In 1963, he appeared as the very first guest on “The Judy Garland Show” upon Garland’s insistence. And he appeared occasionally during the ’60s on comedy/variety shows such as “The Dean Martin Comedy Hour,” “The Smothers Brothers Comedy Hour” and “The Carol Burnett Show.” He guested on “Hollywood Squares” in 13 episodes between 1969 and 1976, and made 15 appearances on “The Tonight Show Starring Johnny Carson” from 1970-73.

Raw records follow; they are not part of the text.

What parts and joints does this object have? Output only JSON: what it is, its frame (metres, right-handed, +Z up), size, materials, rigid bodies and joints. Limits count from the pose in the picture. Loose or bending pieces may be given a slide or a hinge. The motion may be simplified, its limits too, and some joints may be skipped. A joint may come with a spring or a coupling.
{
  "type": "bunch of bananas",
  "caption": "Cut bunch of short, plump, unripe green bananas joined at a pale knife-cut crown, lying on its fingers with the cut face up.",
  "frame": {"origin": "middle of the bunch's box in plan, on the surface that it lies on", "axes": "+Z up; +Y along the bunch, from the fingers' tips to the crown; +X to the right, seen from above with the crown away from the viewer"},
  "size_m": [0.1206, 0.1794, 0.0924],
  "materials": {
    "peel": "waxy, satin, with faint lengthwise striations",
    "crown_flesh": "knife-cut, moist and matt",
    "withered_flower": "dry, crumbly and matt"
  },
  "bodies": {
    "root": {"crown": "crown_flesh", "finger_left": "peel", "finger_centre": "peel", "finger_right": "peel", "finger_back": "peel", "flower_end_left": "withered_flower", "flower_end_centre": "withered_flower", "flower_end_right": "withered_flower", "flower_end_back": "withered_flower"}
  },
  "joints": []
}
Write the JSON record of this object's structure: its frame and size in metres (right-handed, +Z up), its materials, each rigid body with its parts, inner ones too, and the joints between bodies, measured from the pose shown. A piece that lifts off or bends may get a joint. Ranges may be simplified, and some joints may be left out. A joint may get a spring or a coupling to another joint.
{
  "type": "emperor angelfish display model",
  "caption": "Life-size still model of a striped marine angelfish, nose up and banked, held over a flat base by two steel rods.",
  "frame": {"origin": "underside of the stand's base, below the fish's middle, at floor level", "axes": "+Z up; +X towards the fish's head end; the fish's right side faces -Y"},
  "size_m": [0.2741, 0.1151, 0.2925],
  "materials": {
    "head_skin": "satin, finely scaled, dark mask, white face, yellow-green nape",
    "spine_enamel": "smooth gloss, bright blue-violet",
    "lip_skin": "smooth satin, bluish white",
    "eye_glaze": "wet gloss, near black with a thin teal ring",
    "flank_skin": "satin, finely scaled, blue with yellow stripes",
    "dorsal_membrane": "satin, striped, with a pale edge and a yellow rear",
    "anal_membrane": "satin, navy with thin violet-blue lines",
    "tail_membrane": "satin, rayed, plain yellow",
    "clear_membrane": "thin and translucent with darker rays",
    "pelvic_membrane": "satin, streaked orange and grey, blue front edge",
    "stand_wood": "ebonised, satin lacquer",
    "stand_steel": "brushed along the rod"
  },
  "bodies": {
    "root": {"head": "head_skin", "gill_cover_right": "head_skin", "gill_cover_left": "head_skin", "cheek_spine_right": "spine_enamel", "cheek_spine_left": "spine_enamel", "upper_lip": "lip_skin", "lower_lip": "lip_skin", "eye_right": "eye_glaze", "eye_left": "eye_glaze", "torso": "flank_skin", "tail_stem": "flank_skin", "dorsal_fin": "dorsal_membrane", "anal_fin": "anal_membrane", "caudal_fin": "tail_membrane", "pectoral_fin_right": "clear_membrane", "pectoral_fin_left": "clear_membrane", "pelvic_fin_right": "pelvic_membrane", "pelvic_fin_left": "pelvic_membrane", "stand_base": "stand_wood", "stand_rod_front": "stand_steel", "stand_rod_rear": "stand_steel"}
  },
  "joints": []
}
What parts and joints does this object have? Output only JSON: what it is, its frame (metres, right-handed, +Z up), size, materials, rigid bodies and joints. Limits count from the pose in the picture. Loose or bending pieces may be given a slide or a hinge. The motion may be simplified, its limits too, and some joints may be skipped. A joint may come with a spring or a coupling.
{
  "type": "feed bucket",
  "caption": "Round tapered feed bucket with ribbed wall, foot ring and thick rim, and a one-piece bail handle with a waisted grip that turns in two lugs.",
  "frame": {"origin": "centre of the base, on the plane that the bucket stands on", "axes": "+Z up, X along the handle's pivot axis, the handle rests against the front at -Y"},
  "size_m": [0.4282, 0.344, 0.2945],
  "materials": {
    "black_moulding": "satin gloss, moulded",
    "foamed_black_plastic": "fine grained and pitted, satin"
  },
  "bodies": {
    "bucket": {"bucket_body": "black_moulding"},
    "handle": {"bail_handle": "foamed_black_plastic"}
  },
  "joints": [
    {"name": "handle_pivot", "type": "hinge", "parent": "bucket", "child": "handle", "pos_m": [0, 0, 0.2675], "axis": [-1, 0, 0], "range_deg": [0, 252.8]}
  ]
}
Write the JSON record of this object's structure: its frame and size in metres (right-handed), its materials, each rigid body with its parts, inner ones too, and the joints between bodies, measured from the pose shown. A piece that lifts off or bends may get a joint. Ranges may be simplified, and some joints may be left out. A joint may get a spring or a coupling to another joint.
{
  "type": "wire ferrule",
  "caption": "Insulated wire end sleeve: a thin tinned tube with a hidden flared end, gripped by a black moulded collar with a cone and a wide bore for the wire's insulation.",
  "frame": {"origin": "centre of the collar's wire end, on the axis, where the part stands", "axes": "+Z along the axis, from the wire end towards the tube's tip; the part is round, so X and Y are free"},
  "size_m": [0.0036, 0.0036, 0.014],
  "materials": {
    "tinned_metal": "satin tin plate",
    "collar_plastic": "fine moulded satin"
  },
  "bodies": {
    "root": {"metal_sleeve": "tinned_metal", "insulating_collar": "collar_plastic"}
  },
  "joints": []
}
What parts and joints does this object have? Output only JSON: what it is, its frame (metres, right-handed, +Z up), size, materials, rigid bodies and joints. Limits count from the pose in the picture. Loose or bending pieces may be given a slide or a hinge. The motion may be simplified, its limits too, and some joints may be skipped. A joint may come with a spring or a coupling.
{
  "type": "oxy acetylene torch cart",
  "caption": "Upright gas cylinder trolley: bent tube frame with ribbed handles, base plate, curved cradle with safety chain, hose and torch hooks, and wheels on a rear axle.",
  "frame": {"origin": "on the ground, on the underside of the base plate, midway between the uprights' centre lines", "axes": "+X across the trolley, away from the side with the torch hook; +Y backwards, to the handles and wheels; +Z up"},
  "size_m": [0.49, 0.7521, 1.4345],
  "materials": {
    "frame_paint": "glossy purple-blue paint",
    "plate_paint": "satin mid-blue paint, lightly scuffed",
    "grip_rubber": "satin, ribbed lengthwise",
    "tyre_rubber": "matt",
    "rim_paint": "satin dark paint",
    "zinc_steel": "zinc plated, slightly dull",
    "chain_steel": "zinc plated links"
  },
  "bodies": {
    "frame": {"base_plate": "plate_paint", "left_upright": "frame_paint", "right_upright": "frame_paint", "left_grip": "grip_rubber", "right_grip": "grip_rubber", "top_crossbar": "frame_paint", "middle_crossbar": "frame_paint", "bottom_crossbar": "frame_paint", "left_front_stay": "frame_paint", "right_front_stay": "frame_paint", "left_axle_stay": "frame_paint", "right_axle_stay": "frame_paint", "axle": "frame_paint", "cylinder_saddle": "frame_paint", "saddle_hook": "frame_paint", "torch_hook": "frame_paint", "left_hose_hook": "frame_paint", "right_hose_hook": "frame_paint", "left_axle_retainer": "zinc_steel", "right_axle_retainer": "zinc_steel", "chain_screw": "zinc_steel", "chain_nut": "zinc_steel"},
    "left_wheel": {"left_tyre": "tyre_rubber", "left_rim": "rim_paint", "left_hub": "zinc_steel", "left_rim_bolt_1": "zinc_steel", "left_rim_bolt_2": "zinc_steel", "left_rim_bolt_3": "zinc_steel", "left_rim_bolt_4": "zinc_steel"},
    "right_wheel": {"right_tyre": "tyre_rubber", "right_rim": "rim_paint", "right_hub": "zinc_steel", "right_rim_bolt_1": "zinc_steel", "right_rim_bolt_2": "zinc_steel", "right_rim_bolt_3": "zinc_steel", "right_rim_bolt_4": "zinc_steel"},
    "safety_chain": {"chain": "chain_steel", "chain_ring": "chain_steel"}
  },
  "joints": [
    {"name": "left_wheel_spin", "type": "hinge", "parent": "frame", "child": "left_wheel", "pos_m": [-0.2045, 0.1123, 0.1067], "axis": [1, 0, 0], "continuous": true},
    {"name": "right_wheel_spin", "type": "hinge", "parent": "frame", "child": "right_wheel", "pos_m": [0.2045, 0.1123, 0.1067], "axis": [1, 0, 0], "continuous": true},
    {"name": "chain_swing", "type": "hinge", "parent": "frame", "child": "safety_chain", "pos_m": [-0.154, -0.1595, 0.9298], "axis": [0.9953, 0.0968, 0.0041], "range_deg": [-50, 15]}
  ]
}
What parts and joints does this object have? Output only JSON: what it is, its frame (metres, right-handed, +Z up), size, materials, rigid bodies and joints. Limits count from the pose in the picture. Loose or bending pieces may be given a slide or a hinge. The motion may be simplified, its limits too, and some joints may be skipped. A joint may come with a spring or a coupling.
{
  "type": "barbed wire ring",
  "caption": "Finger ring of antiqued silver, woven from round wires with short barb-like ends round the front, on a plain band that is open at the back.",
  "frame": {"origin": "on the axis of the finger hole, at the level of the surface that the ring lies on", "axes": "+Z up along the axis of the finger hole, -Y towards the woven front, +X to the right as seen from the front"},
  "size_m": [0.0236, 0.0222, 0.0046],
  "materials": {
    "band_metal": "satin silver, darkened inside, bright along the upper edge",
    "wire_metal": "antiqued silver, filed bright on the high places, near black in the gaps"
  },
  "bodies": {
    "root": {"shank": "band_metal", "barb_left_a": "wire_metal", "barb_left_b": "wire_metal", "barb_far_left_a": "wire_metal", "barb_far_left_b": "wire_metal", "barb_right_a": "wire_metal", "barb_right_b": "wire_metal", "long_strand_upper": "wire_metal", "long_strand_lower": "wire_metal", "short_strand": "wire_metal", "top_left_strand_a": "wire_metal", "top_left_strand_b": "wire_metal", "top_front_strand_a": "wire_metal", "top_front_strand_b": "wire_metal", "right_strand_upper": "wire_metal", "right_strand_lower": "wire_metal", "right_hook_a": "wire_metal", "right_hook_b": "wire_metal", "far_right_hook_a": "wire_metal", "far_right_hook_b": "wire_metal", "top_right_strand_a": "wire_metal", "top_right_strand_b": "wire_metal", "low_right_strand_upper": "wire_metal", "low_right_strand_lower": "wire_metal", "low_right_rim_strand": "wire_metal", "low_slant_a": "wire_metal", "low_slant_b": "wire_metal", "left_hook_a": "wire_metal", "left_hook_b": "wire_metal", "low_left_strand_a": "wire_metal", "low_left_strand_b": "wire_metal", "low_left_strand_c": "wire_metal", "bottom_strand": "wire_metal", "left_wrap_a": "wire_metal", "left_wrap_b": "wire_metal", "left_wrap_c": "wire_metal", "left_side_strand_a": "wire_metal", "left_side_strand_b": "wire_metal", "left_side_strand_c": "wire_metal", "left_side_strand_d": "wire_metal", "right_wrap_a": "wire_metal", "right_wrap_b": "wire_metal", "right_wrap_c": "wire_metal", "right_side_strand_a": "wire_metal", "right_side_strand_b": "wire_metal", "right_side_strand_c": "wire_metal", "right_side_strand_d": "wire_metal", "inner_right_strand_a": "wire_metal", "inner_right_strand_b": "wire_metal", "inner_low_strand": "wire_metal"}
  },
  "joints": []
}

Norman Lear considered him for role of Archie Bunker, but Rooney rejected the project just as Jackie Gleason had. Perhaps he felt the role of Santa Claus fit him better: Rooney did the voices for four Christmas TV animated/stop action specials over the years. He played Santa in “Santa Claus Is Comin’ to Town” (1970), “The Year Without a Santa Claus” (1974), “Rudolph and Frosty’s Christmas in July” (1979) and “A Miser Brothers’ Christmas” (2008) and also played St. Nick in a 1982 episode of “The Love Boat.”
In later years, Rooney continued to work hard and sometimes found notable success. He received an Oscar nomination for supporting actor in 1980 for “The Black Stallion.” He won an Emmy for “Bill” in 1982 and drew an Emmy nom for reprising the role in another CBS telepic two years later.
In addition to his success in the musical “Sugar Babies,” he made popular stage appearances in “A Funny Thing Happened on the Way to the Forum” and on Broadway in “The Will Rogers Follies.”
In 1982 he starred in a short-lived sitcom, “One of the Boys,” with Dana Carvey and Nathan Lane. He guested on “The Golden Girls” in 1988, on “Murder, She Wrote” in 1993 and on “ER” in 1998; he starred in “The New Adventures of the Black Stallion,” based on the film, for 57 episodes from 1990-93.
As he approached and then surpassed his 90th birthday, he labored on, appearing in 2006 in “Night at the Museum” and in 2011 in “The Muppets” feature, among several other films.
In 1993 he published autobiography “Life Is Too Short”; the next year he came out with a novel, Hollywood murder mystery “The Search for Sonny Skies.”
Rooney had battled the major studios and the Screen Actors Guild seeking TV residuals for his screen appearances before 1960 without success. In 2011 he revealed he had suffered another form of victimization. He was granted a temporary restraining order against his stepson, who was accused of withholding food and medicine and interfering in Rooney’s personal finances, which was subsequently replaced by a confidential agreement.
In March 2011 he testified before a special Senate committee considering legislation to curb abuses of senior citizens.
Rooney voyaged, as a special guest, as part of the TCM Classic Cruise in January 2013.
He is survived by wife Jan Chamberlin, a singer he married in 1978; son Mickey Rooney Jr. from his marriage to singer Betty Jane Rase; son Theodore Michael Rooney from his marriage to actress Martha Vickers; daughters Kelly Ann Rooney, Kerry Rooney and Kimmy Sue Rooney and son Michael Joseph Rooney from his marriage to Barbara Ann Thomason; and daughter Jonelle Rooney and adopted son Jimmy Rooney from his marriage to Carolyn Hockett. A son, Tim Rooney, died in 2006.